The Reichsgau Carinthia (German: Reichsgau Kärnten) was an administrative division of Nazi Germany in Carinthia and East Tyrol (both in Austria) and Upper Carniola in Slovenia. It existed from 1938 to 1945.
It was responsible for the administration of the de facto annexed Operational Zone of the Adriatic Littoral (Operationszone Adriatisches Küstenland, OZAK).

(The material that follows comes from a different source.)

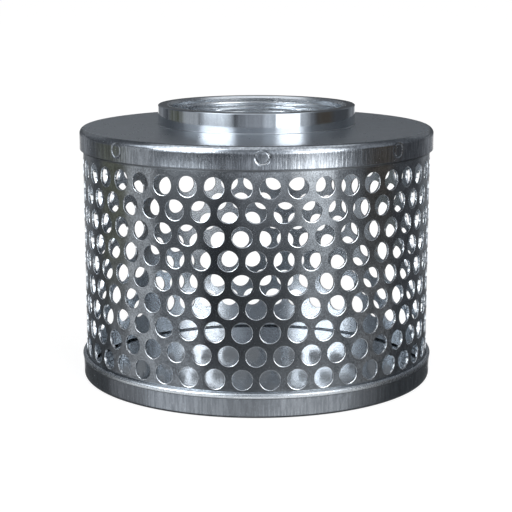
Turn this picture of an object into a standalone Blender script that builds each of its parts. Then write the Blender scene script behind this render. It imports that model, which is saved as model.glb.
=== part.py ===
"""Hose strainer: a perforated steel drum between a pressed cap and a pressed pan, with a threaded neck.

The strainer stands on its pan, with its axis on +Z and its origin in the middle of the pan's underside.
The drum is a staggered perforated sheet rolled round the axis and closed by one straight seam. The cap's
skirt goes down outside the drum's top edge. The drum's foot is turned outwards, and the pan's rim is
curled over it. The neck stands on the cap, and its lower end is rolled out under the cap's plate.
"""

import math

import bmesh
import bpy
from mathutils import Matrix, Vector

MM = 0.001

# Fits
CLEARANCE = 0.3 * MM

# Perforated sheet of the drum: round holes in rows that are set half a pitch apart
HOLE_DIAMETER = 9.525 * MM
HOLE_PITCH = 12.7 * MM
HOLES_PER_ROW = 42
HOLE_ROWS = 9
SEAM_MARGIN = 2.0 * MM
SEAM_ANGLE = math.radians(-135.7)
DRUM_SHEET = 1.2 * MM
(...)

The Nazi Gau (plural Gaue) system was originally established in a party conference on 22 May 1926, in order to improve administration of the party structure. From 1933 onwards, after the Nazi seizure of power, the Gaue increasingly replaced the German states as administrative subdivisions in Germany. On 12 March 1938 Nazi Germany annexed Austria and on 24 May the Austrian provinces were reorganized and replaced by seven Nazi party Gaue. Under the Ostmarkgesetz law of 14 April 1939 with effect of 1 May, the Austrian Gaue were raised to the status of Reichsgaue and their Gauleiters were subsequently also named Reichsstatthalters.
At the head of each Gau stood a Gauleiter, a position which became increasingly more powerful, especially after the outbreak of the Second World War. Local Gauleiters were in charge of propaganda and surveillance and, from September 1944 onwards, the Volkssturm and the defence of the Gau.
The position of Gauleiter in Carinthia initially was held by Hubert Klausner from 1938 to 1939. Franz Kutschera was acting Gauleiter from 1939 to 1941, followed by Friedrich Rainer from 1941 to 1945.